## begin
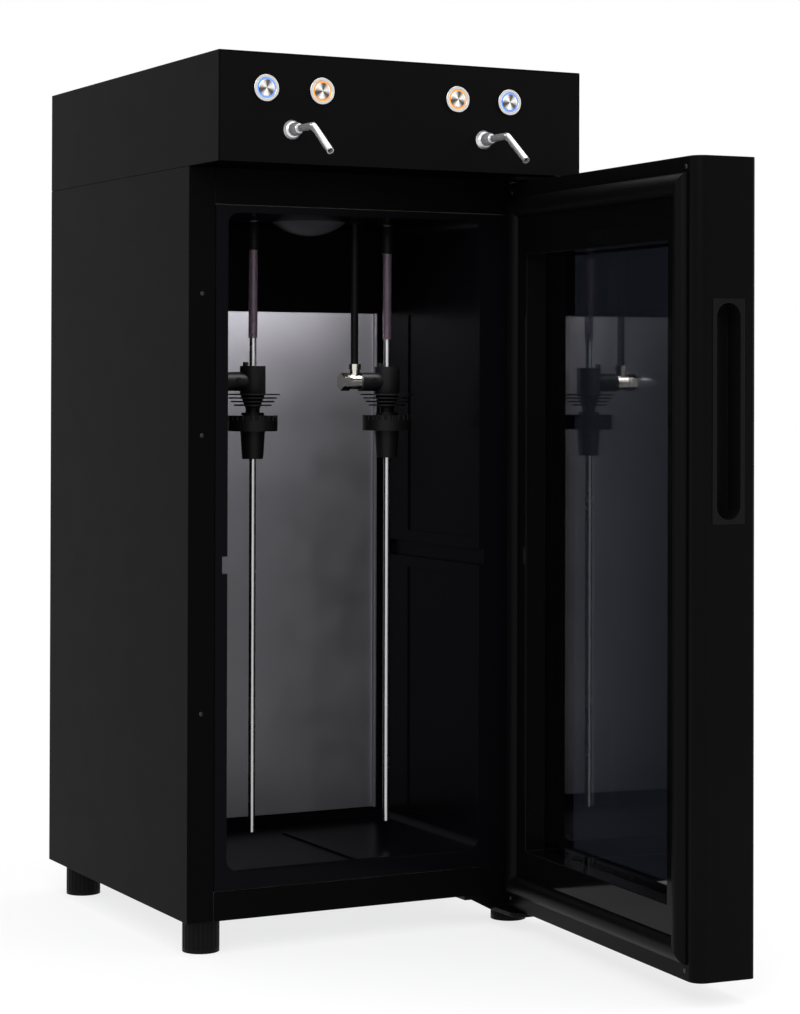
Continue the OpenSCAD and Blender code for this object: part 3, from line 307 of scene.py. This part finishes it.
pane_in = Surface("pane_clear", (0.42, 0.44, 0.48), 0.02, Transmission_Weight=1.0, IOR=1.5)
pane_out = Surface("pane_tinted", (0.022, 0.025, 0.032), 0.03, Transmission_Weight=0.9, IOR=1.5)
for pane in (pane_in, pane_out):
    pane.bump(pane.noise(14.0, detail=1.0), depth=0.0002, strength=0.05)


def turned_steel_painted_wedges():
    """Steel of the caps: turned steel with radial anisotropy, and painted highlight wedges round the middle
    in its colour.
    """
    metal = Surface("cap_steel", (0.58, 0.55, 0.51), 0.26, Metallic=1.0, Anisotropic=0.9)
    metal.cloudy(300.0, 0.08, 0.04)
    spun = metal.node("Tangent", direction_type="RADIAL", axis="Y")
    metal.link(spun.outputs["Tangent"], "Tangent")
    metal.bump(metal.noise(1500.0, detail=2.0), depth=0.00001, strength=0.3)
    place = metal.split(metal.node("TexCoord").outputs["Generated"])
    across, upward = [maths(metal.tree, "SUBTRACT", place[axis], 0.5) for axis in ("X", "Z")]
    angle = maths(metal.tree, "ARCTAN2", upward, across)
    wedges, turn = 3.0, 0.6
    painted_wedge_highlight = maths(metal.tree, "SINE", maths(metal.tree, "MULTIPLY_ADD", angle, wedges, turn))
    # painted highlight: light and dark wedges round the cap's middle are painted into the base colour
    dark, light = (0.10, 0.09, 0.085), (0.95, 0.92, 0.88)
    return metal.blend(metal.remap(painted_wedge_highlight, 0.0, 1.0, -0.9, 0.9), dark, light)


def ring_light():
    """Light of the buttons' rings: the outer pair glows blue, the inner pair amber."""
    glow = Surface("button_light", (0.05, 0.05, 0.05), 0.35, Emission_Strength=1.5)
    between_pairs = 74 * MM
    beside = maths(glow.tree, "SUBTRACT", glow.split(glow.coords)["X"], at(MID_X, 0, 0).x)
    outer = maths(glow.tree, "GREATER_THAN", maths(glow.tree, "ABSOLUTE", beside), between_pairs)
    amber, blue = (0.80, 0.26, 0.02), (0.09, 0.24, 0.85)
    return glow.blend(outer, amber, blue, "Emission Color")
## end
» **SET EXERCISE**:
Return all of the data word for word.

» **ANSWER TO THIS PROBLEM**:
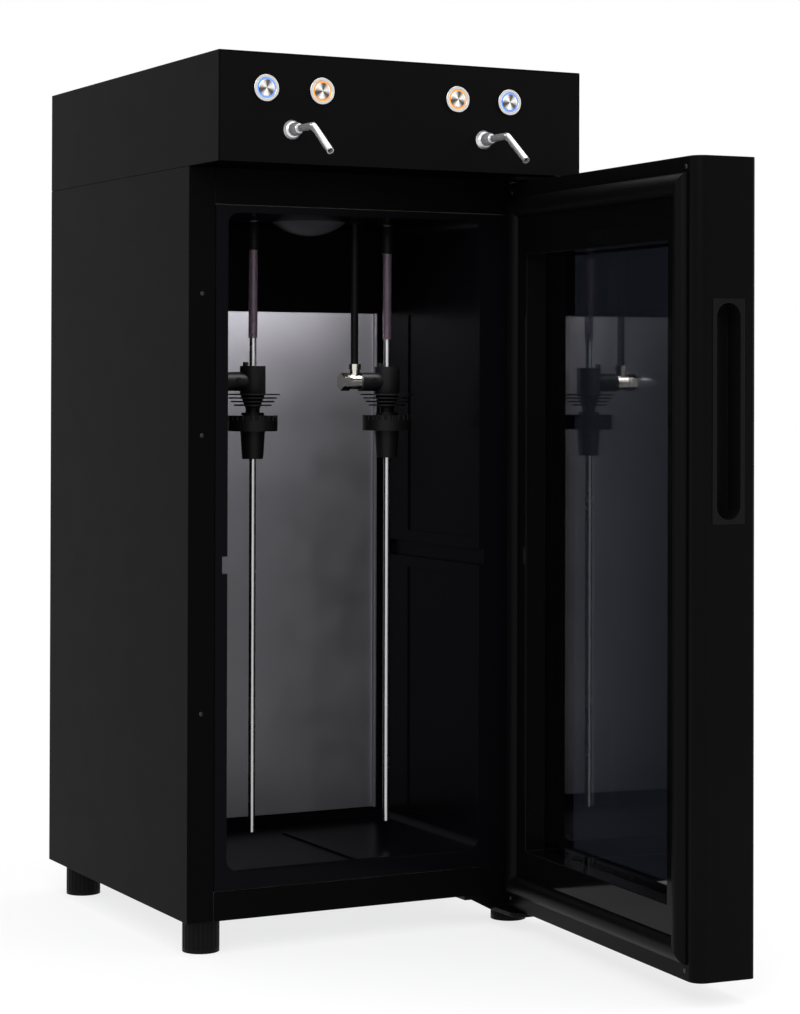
Continue the OpenSCAD and Blender code for this object: part 3, from line 307 of scene.py. This part finishes it.
pane_in = Surface("pane_clear", (0.42, 0.44, 0.48), 0.02, Transmission_Weight=1.0, IOR=1.5)
pane_out = Surface("pane_tinted", (0.022, 0.025, 0.032), 0.03, Transmission_Weight=0.9, IOR=1.5)
for pane in (pane_in, pane_out):
    pane.bump(pane.noise(14.0, detail=1.0), depth=0.0002, strength=0.05)


def turned_steel_painted_wedges():
    """Steel of the caps: turned steel with radial anisotropy, and painted highlight wedges round the middle
    in its colour.
    """
    metal = Surface("cap_steel", (0.58, 0.55, 0.51), 0.26, Metallic=1.0, Anisotropic=0.9)
    metal.cloudy(300.0, 0.08, 0.04)
    spun = metal.node("Tangent", direction_type="RADIAL", axis="Y")
    metal.link(spun.outputs["Tangent"], "Tangent")
    metal.bump(metal.noise(1500.0, detail=2.0), depth=0.00001, strength=0.3)
    place = metal.split(metal.node("TexCoord").outputs["Generated"])
    across, upward = [maths(metal.tree, "SUBTRACT", place[axis], 0.5) for axis in ("X", "Z")]
    angle = maths(metal.tree, "ARCTAN2", upward, across)
    wedges, turn = 3.0, 0.6
    painted_wedge_highlight = maths(metal.tree, "SINE", maths(metal.tree, "MULTIPLY_ADD", angle, wedges, turn))
    # painted highlight: light and dark wedges round the cap's middle are painted into the base colour
    dark, light = (0.10, 0.09, 0.085), (0.95, 0.92, 0.88)
    return metal.blend(metal.remap(painted_wedge_highlight, 0.0, 1.0, -0.9, 0.9), dark, light)


def ring_light():
    """Light of the buttons' rings: the outer pair glows blue, the inner pair amber."""
    glow = Surface("button_light", (0.05, 0.05, 0.05), 0.35, Emission_Strength=1.5)
    between_pairs = 74 * MM
    beside = maths(glow.tree, "SUBTRACT", glow.split(glow.coords)["X"], at(MID_X, 0, 0).x)
    outer = maths(glow.tree, "GREATER_THAN", maths(glow.tree, "ABSOLUTE", beside), between_pairs)
    amber, blue = (0.80, 0.26, 0.02), (0.09, 0.24, 0.85)
    return glow.blend(outer, amber, blue, "Emission Color")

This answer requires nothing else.